Проблема в том, что наша военная операция проходит на фоне российско-турецкого противостояния и Сирия — одно из мест, где конфликт Анкары и Москвы может принять открытый военный характер. Война может носить гибридный характер, то есть без открытого объявления войны сторонами. Так мы участвовали в войне на Донбассе: официально отношения России и Украины не были разорваны, объявления войны друг другу не было, но в реальности она шла при том, что Россия официально не признавала своего участия. Точно такой же вариант вполне реален и в Сирии, где та же Турция может действовать через сирийских туркоманов или ИГ, снабжая их оружием, деньгами через покупку нефти, добровольцами, военными инструкторами.

Война в Сирии не имеет такой популярности в России, как было в случае войны на Донбассе и в период присоединения Крыма. 2014 год был временем геополитического реванша и успеха. Мы видели искренний подъем патриотизма. Люди приходили на митинги в поддержку воссоединения Крыма с Россией и войны в Новороссии не только по разнарядке, как обычно практикуется, но и абсолютно искренне. Но посмотрите, от того, что мы начали войну в Сирии, такого ликования нет. До сих пор ведь нет объяснения, почему надо было неожиданно свернуть все на Юго-Востоке Украины и немедленно вступить в войну на Ближнем Востоке.

Обоснование дается такое: цель России в сирийском конфликте — побороть ИГ и помочь нашему союзнику Башару Асаду восстановить суверенитет над всей территорией страны. Самое непонятное: почему нельзя было провести военную операцию против радикал-исламистов, например, в 2012-2013 годах? Тогда ИГ не было такой грозной силой, какой оно является сейчас, а Асад контролировал не 20% территории своей страны, как сегодня, а гораздо большую площадь. Наконец, тогда у нас не было жесткого военного противостояния с соседней Украиной, как вышло начиная с 2014 года.

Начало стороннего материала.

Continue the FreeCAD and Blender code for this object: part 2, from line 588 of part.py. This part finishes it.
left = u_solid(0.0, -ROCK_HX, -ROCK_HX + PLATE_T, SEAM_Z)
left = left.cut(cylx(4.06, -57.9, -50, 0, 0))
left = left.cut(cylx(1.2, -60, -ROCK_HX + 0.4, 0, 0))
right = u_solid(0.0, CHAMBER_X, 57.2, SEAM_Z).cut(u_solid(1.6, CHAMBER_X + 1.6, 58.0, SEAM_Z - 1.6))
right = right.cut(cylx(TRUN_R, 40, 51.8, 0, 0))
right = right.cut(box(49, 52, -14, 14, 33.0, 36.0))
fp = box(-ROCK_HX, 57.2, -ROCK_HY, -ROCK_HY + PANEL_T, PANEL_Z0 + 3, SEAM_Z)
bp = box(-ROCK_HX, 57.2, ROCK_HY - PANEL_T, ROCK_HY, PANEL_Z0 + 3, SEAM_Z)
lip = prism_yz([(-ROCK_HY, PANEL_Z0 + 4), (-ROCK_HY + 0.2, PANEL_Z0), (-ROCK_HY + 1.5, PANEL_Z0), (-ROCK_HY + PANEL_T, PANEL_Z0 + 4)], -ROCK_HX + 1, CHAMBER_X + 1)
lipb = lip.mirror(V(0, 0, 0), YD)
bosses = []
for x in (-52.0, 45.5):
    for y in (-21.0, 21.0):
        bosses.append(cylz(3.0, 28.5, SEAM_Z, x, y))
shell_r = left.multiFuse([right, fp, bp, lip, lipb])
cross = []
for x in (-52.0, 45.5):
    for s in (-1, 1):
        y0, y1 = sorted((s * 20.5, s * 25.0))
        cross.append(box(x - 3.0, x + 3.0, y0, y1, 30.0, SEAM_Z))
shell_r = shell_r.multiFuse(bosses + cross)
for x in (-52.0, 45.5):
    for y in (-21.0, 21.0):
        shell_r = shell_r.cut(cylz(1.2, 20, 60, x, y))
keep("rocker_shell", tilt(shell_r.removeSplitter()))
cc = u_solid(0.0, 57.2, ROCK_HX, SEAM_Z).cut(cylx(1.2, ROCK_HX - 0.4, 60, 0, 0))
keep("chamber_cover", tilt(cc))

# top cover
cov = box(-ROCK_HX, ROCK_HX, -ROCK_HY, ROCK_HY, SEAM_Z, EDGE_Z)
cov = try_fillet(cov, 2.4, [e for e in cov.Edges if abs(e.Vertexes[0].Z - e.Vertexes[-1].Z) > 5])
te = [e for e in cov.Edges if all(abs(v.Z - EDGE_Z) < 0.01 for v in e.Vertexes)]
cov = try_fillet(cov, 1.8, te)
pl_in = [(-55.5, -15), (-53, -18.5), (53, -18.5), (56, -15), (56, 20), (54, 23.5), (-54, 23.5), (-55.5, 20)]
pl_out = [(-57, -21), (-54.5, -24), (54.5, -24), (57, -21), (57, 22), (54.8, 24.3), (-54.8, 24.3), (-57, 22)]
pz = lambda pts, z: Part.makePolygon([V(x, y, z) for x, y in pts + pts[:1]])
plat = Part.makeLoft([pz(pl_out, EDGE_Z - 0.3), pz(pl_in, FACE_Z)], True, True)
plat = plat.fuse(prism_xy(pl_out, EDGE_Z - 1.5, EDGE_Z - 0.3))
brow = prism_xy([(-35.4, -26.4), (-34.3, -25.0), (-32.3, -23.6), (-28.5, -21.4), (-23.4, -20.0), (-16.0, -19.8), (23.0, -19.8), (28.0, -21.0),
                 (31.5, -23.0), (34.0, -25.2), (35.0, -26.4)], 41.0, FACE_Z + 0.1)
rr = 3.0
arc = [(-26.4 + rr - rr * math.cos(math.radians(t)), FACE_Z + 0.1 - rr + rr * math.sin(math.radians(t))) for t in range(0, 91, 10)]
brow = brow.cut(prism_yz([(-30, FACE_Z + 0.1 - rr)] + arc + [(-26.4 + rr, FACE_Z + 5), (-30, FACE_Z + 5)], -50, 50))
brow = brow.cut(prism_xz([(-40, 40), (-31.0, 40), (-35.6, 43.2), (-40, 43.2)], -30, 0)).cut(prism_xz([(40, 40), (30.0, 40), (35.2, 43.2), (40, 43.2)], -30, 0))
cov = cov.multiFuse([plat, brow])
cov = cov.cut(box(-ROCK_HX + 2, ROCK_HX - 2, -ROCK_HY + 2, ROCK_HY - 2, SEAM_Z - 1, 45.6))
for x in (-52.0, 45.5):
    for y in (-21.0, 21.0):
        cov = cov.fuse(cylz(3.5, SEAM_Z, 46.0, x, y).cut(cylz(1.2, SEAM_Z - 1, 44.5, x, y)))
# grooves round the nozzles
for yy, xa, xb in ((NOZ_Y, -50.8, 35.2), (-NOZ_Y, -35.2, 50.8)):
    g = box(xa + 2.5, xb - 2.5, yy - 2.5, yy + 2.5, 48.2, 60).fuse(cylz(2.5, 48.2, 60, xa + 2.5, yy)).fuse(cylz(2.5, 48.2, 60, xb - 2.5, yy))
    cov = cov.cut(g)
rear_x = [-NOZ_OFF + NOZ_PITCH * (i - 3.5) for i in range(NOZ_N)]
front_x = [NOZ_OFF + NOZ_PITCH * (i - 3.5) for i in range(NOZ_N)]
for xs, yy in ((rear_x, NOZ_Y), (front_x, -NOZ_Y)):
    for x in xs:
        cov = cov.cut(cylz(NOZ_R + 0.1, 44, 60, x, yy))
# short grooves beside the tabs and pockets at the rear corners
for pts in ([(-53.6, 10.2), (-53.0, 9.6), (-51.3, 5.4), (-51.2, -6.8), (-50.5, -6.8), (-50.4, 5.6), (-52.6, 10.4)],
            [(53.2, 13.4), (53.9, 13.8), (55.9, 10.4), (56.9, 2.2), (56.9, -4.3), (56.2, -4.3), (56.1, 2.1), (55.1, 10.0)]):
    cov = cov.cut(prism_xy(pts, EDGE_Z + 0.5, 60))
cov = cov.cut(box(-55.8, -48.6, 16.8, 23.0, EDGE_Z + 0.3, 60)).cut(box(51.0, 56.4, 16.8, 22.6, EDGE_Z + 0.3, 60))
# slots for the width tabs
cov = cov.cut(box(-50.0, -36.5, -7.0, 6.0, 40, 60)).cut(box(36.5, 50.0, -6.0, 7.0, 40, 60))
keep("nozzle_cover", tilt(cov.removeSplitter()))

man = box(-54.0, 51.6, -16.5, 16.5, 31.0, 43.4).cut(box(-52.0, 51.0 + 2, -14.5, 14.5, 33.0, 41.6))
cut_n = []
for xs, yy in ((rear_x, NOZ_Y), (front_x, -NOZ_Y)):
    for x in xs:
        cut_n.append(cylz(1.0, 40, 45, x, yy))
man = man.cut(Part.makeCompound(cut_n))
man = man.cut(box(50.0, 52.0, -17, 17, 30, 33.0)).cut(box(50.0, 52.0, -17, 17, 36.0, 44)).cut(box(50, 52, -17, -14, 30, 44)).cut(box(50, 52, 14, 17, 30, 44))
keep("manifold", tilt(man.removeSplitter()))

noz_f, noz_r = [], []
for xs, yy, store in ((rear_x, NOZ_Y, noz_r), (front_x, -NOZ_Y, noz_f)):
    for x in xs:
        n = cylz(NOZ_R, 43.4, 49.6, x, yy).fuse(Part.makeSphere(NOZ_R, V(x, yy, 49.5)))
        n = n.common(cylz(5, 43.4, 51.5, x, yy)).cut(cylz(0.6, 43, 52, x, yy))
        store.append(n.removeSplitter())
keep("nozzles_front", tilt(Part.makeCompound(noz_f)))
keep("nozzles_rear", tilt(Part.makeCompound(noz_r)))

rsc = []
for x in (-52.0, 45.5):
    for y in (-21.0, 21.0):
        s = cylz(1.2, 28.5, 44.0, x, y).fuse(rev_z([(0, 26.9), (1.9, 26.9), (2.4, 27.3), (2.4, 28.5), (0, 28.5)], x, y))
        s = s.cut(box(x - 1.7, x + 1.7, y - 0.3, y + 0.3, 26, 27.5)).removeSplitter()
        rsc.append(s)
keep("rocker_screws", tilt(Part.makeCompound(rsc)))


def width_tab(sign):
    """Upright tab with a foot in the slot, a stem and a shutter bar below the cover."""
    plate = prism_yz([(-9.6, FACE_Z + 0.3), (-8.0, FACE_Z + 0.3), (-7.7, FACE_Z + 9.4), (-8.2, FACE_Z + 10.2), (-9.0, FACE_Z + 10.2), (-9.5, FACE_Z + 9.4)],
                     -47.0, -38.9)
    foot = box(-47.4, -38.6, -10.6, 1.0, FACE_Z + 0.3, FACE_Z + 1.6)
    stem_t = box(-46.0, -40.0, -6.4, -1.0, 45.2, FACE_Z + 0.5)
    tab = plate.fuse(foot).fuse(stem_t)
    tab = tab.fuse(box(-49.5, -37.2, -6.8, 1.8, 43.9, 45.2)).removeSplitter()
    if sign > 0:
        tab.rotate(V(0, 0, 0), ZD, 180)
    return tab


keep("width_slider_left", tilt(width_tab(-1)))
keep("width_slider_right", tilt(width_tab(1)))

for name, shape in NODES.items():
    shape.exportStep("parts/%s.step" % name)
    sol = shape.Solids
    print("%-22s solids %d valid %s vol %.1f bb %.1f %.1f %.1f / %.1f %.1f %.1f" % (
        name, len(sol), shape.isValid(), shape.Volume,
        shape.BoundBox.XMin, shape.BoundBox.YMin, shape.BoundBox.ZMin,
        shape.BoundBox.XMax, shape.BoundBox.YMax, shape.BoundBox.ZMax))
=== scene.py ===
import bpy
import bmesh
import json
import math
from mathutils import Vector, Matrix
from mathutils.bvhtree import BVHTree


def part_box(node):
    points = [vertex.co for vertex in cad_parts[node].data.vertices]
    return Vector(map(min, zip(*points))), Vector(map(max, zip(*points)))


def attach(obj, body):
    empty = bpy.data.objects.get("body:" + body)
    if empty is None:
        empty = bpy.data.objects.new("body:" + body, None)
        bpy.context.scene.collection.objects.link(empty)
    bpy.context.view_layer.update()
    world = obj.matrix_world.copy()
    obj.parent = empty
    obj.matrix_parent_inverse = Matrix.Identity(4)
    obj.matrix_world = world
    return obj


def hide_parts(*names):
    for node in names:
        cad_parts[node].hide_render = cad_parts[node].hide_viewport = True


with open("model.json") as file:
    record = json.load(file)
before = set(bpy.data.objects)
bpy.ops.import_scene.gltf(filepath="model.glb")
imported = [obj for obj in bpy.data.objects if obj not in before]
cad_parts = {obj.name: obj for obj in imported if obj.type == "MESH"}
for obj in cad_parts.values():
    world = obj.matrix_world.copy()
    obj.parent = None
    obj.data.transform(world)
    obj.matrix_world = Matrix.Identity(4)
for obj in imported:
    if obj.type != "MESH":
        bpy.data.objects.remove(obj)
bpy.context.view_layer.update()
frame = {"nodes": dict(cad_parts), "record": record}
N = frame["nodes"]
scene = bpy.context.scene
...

Получается, что, заморозив в одностороннем порядке вооруженный конфликт на Донбассе (заметьте, Киев не собирается смириться с существованием ДНР и ЛНР — Украина планирует восстановить свою территориальную целостность и сейчас накапливает оружие и силы), мы начали войну в далекой от наших рубежей стране. Очевидно, что война в Сирии будет никак не короче по времени, чем война в Чечне. Одно дело — помогать Башару Асаду поставками оружия, боевой техники, военными инструкторами, другое дело - самим ввязываться в войну. Отдельными авиаударами Халифат не уничтожить: неизбежно будет наземная военная операция. ИГ нам, безусловно, враг, но он имел одну положительную особенность — туда уезжали все ваххабиты из России, готовые взять в руки оружие.

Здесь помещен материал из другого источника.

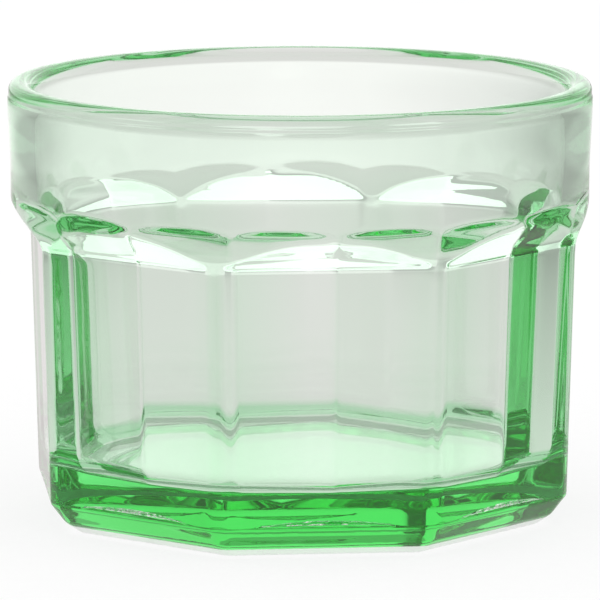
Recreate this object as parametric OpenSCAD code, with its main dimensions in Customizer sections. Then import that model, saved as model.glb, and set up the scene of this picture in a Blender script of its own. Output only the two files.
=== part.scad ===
// Low pressed-glass tumbler: round band and rim above eight flat panels, thick solid base.
// Millimetres. +Z is up, the origin is the centre of the foot, one panel faces -Y.

/* [Overall] */
// Height over the rim
glass_h = 60; // [52:0.5:90]
// Outer diameter at the rim
rim_d = 80; // [70:0.5:100]
// Number of flat panels round the body
panel_count = 8; // [6:1:12]
// Turn of the panels about the axis, in degrees
panel_turn = 0; // [0:1:45]

/* [Rim] */
// Thickness of the glass at the rim
lip_t = 3.75; // [3:0.05:5]
// Radius of the rim's outer edge
lip_round_out = 1.2; // [0.6:0.1:1.4]
// Radius of the rim's inner edge
lip_round_in = 2; // [0.8:0.1:2.2]
// Step of the parting line, where the rim ring met the outer mould
seam_step = 0.12; // [0.02:0.01:0.4]
// Height of the parting line's rounded ridge
seam_h = 0.5; // [0.2:0.05:1]

/* [Band] */
// Height of the round band, from the top of the shoulder to the rim
band_h = 15.4; // [11:0.1:19]
// How far the band draws in, on the radius, from the rim to the shoulder
band_draft = 0.4; // [0:0.05:1]
// Plain stretch of the band above the shoulder, before it starts to widen
band_plain = 2; // [1:0.1:3]
// Thickness of the glass at the foot of the band
band_t = 3.6; // [3:0.1:4.6]

/* [Panels] */
// Height of the curved shoulder above a post
shoulder_h = 7.8; // [4:0.1:10]
// Height of the curve at the arched top of a panel
arch_h = 5.8; // [3:0.1:8]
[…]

Вы задумывались, почему террористическая активность в Татарстане, нараставшая в 2010-2013-х, резко снизилась в 2014-2015 годах? Радикалы, настроенные воевать, уехали в Сирию, пополнив ряды ИГ. Они мечтали жить в Халифате и реализовали свою мечту, причем многие там и погибли. Прогнозы о том, что война в Сирии может стать для России вторым Афганистаном, имеют под собой основания и аргументы в большей степени, чем возражения тех, кто говорит, что такого не повторится. Просто война в Афганистане длилась десять лет, а сейчас, как вы сами отметили, события развиваются стремительно и скоротечно, война может быть менее длительной, но и не факт, что победоносной. Хотя я все-таки надеюсь, что мы достигнем тех целей, которые ставим: уничтожения ИГ и восстановления суверенитета законного правительства Асада над всей территорией Сирии. Хотя последнее сейчас активно обсуждается: на фоне российско-турецкого конфликта велика вероятность появления Курдистана, соответственно, Башару Асаду придется смириться с его появлением.

Очевидно одно: война в Сирии против ИГ будет не короткой и победоносной кампанией, а боюсь, что серьезной и долгой. Именно поэтому можно ожидать попыток организации терактов со стороны «Исламского государства» в России. В ноябре 2015 года пропагандисты ИГ выпустили два видеоролика, в которых одной из целей боевиков обозначен Татарстан. К слову сказать, с территории Поволжья на джихад в Сирию уехало, если верить данным ФСБ на сентябрь 2015-го, 200 мусульман. Некоторые из них уже начали возвращаться домой, и пока, к счастью, правоохранительным органам удается их вовремя задерживать и осуждать. Однако заявлять, что угрозы террористической активности в Поволжье однозначно нет, никто не станет. Поэтому для Поволжья 2016 год пройдет под угрозой активности ИГ в регионе и мерах противодействия ему. Сейчас есть понимание реальной угрозы со стороны как властей, силовиков, духовенства, так и населения.

Для России 2016 год будет временем последствий нашей политики на Украине и на Ближнем Востоке: либо мы будем пожинать успехи, либо нас ждут провалы. Причем последние вероятны при нарастании экономического кризиса в стране накануне парламентских выборов. Кстати, возможен вариант повторения белоленточных массовых акций протеста, как было в 2011-2012 годах, только, вероятно, в другом формате.

А для всего мира 2016-й станет временем продолжения столкновения цивилизаций, что мы наблюдали и в 2015-м. Роль религиозного фактора как политического инструмента будет все больше и больше возрастать, и именно он станет доминирующим для человечества.